The Kansas City native joined the newspaper's metro reporting staff in June 1991 as a 23-year-old.

"I jumped on board the Titanic just as it set sail," Mr. Zeff says. "I was at the Times Herald for the last six months of its voyage."

Mr. Zeff freelanced, then went into public relations, then worked for an advertising agency before starting his own consulting business in 1994.

The year before, he started doing improvisation for fun on the weekends. (He's still a cast member of Ad-Libs, which performs in Deep Ellum.)

One of his clients, the notebook computer division of Texas Instruments Inc., thought it would be fun if Mr. Zeff used comedy to lighten up a management retreat.

He did, and they loved it.

For the next several years, Mr. Zeff put on free improv seminars for nonprofits and chambers of commerce, hoping to rope in paying clients.

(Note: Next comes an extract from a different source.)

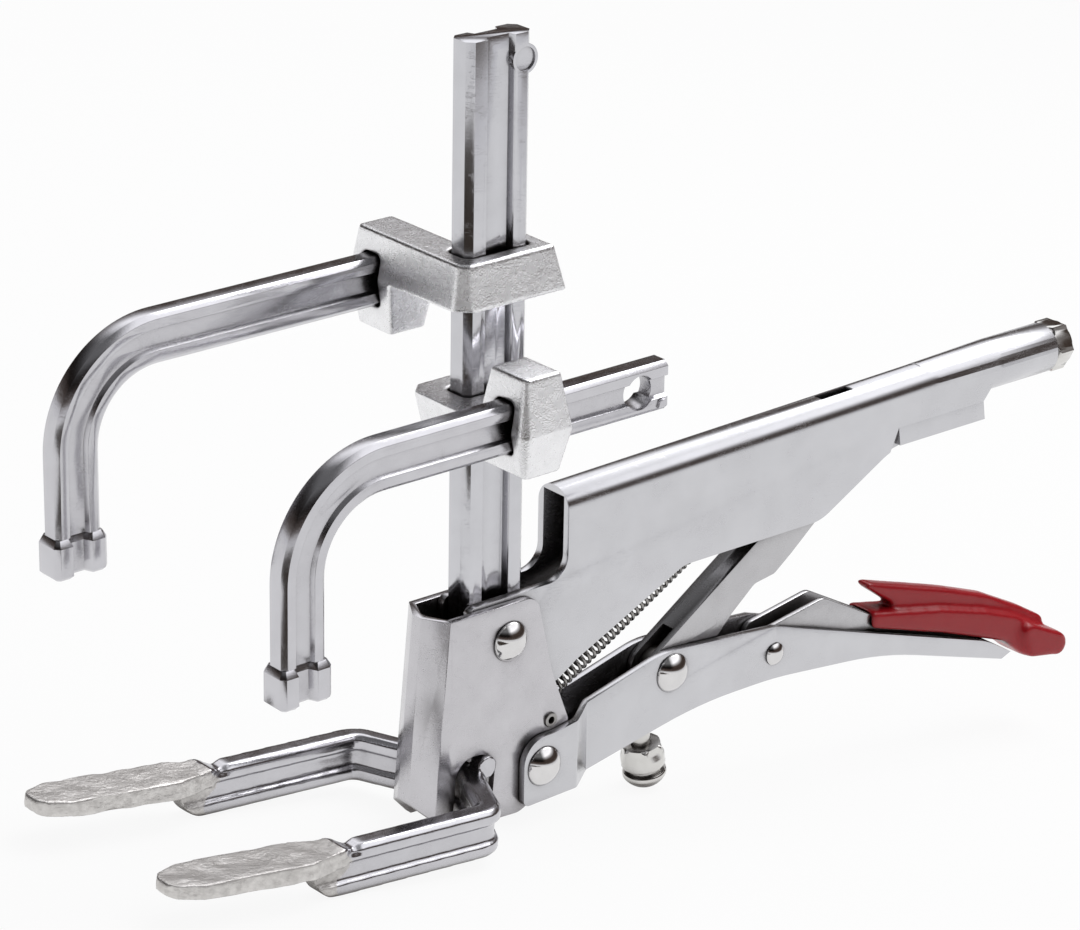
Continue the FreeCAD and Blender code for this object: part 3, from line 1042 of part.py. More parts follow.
def build():
    """Makes every sub-part and puts it in its place in the tool frame."""
    pieces = [make_rail()]
    upper = put(make_slide("upper_slide"), z="upper_slide_top")
    lower = put(make_slide("lower_slide"), z="lower_slide_foot", axis=Vec(1, 0, 0), angle=180)
    pieces += [upper, lower]
    pieces.append(put(make_arm("upper_arm"), "upper_arm_tail", "-1*slide_arm_side", "upper_slide_top - slide_arm_down"))
    pieces.append(put(make_arm("lower_arm"), "lower_arm_tail", "slide_arm_side", "lower_slide_foot + slide_arm_down"))
    pieces.append(make_upper_handle())
    jaw_place = FreeCAD.Placement(in_jaw("0", "0"), FreeCAD.Rotation(Vec(0, 1, 0), -val("jaw_tilt")))
    for item in (make_jaw_housing(), make_fork()):
        item.Placement = jaw_place
        pieces.append(item)
    main = make_rivet("main_rivet", "rivet_radius", "rivet_head", "rivet_dome", f"2*({JAW_OUTER} + side_gap/2)")
    pieces.append(put(main, x="-1*pivot_back"))
    lever_spot = in_jaw("-1*lever_pivot_back", "-1*lever_pivot_low")
    handle_rivet = make_rivet("handle_rivet", "rivet_radius", "rivet_head", "rivet_dome",
                              f"2*({LOBE_OUTER} + side_gap/2)")
    handle_rivet.Placement.Base = lever_spot
    bush = make_ring("handle_bush", "rivet_radius + 1.6", "rivet_radius + pin_gap", f"2*{JAW_INNER}")
    bush.Placement = FreeCAD.Placement(lever_spot, FreeCAD.Rotation())
    pieces += [handle_rivet, bush]
    pin = make_ring("spring_pin", "spring_pin_radius", "spring_pin_bore", f"2*{JAW_OUTER} + 1")
    pin.Placement.Base = in_jaw("-1*spring_pin_back", "-1*spring_pin_low")
    pieces.append(pin)
    lever = make_lower_handle()
    lever.Placement.Base = lever_spot
    pieces.append(lever)
    link_spot = lever_spot + Vec(-val("link_pivot_back"), 0, val("link_pivot_high"))
    link_rivet = make_rivet("link_rivet", "rivet_radius", "rivet_head", "rivet_dome", "lever_wide + side_gap")
    link_rivet.Placement.Base = link_spot
    link_bush = make_ring("link_bush", "rivet_radius + 1.4", "rivet_radius + pin_gap", f"2*({LINK_OUTER} - link_sheet)")
    link_bush.Placement.Base = link_spot
    link = make_toggle_link()
    link.Placement = FreeCAD.Placement(link_spot, FreeCAD.Rotation(Vec(0, 1, 0), -val("link_angle")))
    pieces += [link_rivet, link_bush, link]
    release_spot = lever_spot + Vec(-val("release_pivot_back"), 0, val("release_pivot_high"))
    release_rivet = make_rivet("release_rivet", "small_rivet_radius", "small_rivet_head", "small_rivet_dome",
                               "lever_wide + side_gap")
    release_rivet.Placement.Base = release_spot
    release, grip = make_release_lever(), make_grip()
    release.Placement.Base = release_spot
    grip.Placement.Base = release_spot
    pieces += [release_rivet, release, grip]
    anchor = make_pin("spring_anchor", "anchor_radius", "handle_wide - 2*handle_sheet")
    anchor.Placement.Base += Vec(-val("anchor_back"), 0, val("anchor_high"))
    rail_pin = make_pin("rail_pin", "rail_pin_radius", "handle_wide")
    rail_pin.Placement.Base += Vec(val("rail_pin_ahead"), 0, val("rail_pin_up"))
    pieces += [anchor, rail_pin]
    pieces.append(make_spring("tension_spring", in_jaw("-1*spring_pin_back", "-1*spring_pin_low"),
                              Vec(-val("anchor_back"), 0, val("anchor_high"))))
    pieces += [make_adjusting_screw(), make_screw_bush()]
    knob = make_stop_screw()
    knob.Placement = lever.Placement.multiply(knob_place())
    pieces.append(knob)
    return pieces


def stand(pieces):
    """Leans the tool forward as it rests, sets its lowest point on Z = 0 and centres its box on the origin."""
    lean = FreeCAD.Placement(Vec(0, 0, 0), FreeCAD.Rotation(Vec(0, 1, 0), val("rest_pitch")))
    for item in pieces:
        item.Placement = lean.multiply(item.Placement)
    doc.recompute()
    box = FreeCAD.BoundBox()
    for item in pieces:
        box.add(item.Shape.optimalBoundingBox(False))
    shift = Vec(-box.Center.x, -box.Center.y, -box.ZMin)
    for item in pieces:
        item.Placement.Base = item.Placement.Base + shift
    doc.recompute()


def write(pieces):
    """Checks each object and writes one STEP file for each sub-part."""
    for item in doc.Objects:
        if "Invalid" in item.State or "Error" in item.State:
            raise ValueError(f"{item.Label} is {item.State}")
    for item in pieces:
        if not item.Shape.isValid() or item.Shape.Volume <= 0:
            raise ValueError(f"{item.Label} has no valid solid")
        item.Shape.exportStep(f"parts/{item.Label}.step")


doc.recompute()
PIECES = build()
doc.recompute()
stand(PIECES)
write(PIECES)
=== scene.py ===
"""Welding locking pliers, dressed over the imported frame: plated steel, cast slides and a dipped red grip."""

from __future__ import annotations

import json
import logging
import math
from contextlib import contextmanager
from dataclasses import dataclass, field
from enum import Enum
from typing import Callable, Iterator, Mapping, Sequence

import bmesh
import bpy
from mathutils import Matrix, Vector, noise

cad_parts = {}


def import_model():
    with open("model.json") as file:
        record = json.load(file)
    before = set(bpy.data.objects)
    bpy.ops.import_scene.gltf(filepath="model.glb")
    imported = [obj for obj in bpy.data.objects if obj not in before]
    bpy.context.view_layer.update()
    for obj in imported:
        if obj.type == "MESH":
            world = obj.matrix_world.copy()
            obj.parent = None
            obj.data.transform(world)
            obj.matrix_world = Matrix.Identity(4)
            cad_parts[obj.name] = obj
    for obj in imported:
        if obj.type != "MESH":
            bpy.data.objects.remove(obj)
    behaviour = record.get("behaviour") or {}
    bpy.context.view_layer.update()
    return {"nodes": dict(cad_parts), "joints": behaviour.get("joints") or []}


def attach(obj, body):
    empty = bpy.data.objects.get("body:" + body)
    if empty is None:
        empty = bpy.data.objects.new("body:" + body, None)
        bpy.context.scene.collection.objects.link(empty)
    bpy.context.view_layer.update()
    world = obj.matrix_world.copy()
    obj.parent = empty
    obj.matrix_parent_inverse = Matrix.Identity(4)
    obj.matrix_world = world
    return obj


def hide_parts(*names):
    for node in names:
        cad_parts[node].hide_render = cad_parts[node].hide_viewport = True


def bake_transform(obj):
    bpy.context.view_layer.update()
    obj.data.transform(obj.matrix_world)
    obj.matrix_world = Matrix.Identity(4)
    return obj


LOG = logging.getLogger("pliers")
MM = 0.001
SIDEWAYS = Vector((0.0, 1.0, 0.0))


class Body(Enum):
    """The moving bodies of the tool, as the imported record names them."""

    FRAME = "frame"
    UPPER_SLIDER = "upper_slider"
    UPPER_ARM = "upper_clamp_arm"
    LOWER_SLIDER = "lower_slider"
    LOWER_ARM = "lower_clamp_arm"
    JAW = "jaw"
    LEVER = "lever"
    LINK = "link"
    RELEASE = "release"
    ADJUSTER = "adjuster"
    STOPPER = "stopper"


# Places in the tool's own frame


def turn_to(*axes: Vector) -> Matrix:
    """The rotation that takes X, Y and Z to three unit vectors."""
    return Matrix(axes).transposed().to_4x4()


@dataclass(frozen=True)
class ToolFrame:
    """The tool's own frame, in which the rail is upright, inside the row frame, in which the tool rests.

    Attributes:
        pivot: The main pivot in the row frame, in metres.
        forward: Unit vector towards the jaws.
        upward: Unit vector along the rail.
        pivot_back: Distance of the pivot behind the rail's middle, in millimetres.
    """

    pivot: Vector
    forward: Vector
    upward: Vector
    pivot_back: float = 2.0

    @classmethod
    def from_joints(cls, named: Mapping[str, dict]) -> ToolFrame:
        """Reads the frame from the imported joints.

        Args:
            named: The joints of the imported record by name.

        Returns:
            The tool's frame.
        """
        return cls(
            pivot=Vector(named["jaw_swing"]["pos_m"]),
            forward=Vector(named["upper_arm_reach"]["axis"]).normalized(),
            upward=Vector(named["upper_slide_travel"]["axis"]).normalized(),
        )

    def direction(self, ahead: float, side: float, up: float) -> Vector:
        """A direction of the tool's frame, in the row frame."""
        return self.forward * ahead + SIDEWAYS * side + self.upward * up

    def point(self, ahead: float, side: float, up: float) -> Vector:
        """A point in millimetres of the tool's frame, in the row frame in metres."""
        return self.pivot + self.direction(ahead + self.pivot_back, side, up) * MM

    def matrix(self) -> Matrix:
        """The matrix that takes millimetres of the tool's frame to metres of the row frame."""
        turn = turn_to(self.forward, SIDEWAYS, self.upward)
        return Matrix.Translation(self.point(0.0, 0.0, 0.0)) @ turn @ Matrix.Scale(MM, 4)


# Shader node groups that several finishes share

MIX_FACTOR, MIX_FIRST, MIX_SECOND, MIX_RESULT = 0, 6, 7, 2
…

By 1997, he was getting such a kick from his improv workshops that he decided to go at it full bore.

Stage appeal

Today he does nearly 100 gigs a year and charges from $2,000 to more than $10,000, depending on how long he speaks and how far he has to travel.

He's also a sucker for doing pro bono work for worthy nonprofits.

"I always tell my clients, 'The time I'm onstage is free. That's what I love to do. You're paying for me to be away from my family, to travel and deal with the airport, the accounting, the paperwork, the taxes and the research.'"

Some clients are clearly hoping for magic tricks, too.

Mr. Zeff once had to follow the human resources director of a telecom company after she announced that the company was eliminating comp time and overtime but expected everyone to work just as hard.

"Then she says, 'And now, here's Joel. We're going to have some fun,'" Mr. Zeff recalls. "I had to go onstage as the company villagers were grabbing their torches and pitchforks to go after the HR Frankenstein."

Talk about having to improvise.

Mr. Zeff likes to think that everyone can be creative and passionate.

But even he warns about the "creative zombie" - an idea-eater who threatens to turn everyone else into zombies.

"He's always saying, 'This is the way we have always done it.'"

His advice: Run like the dickens when you spot one.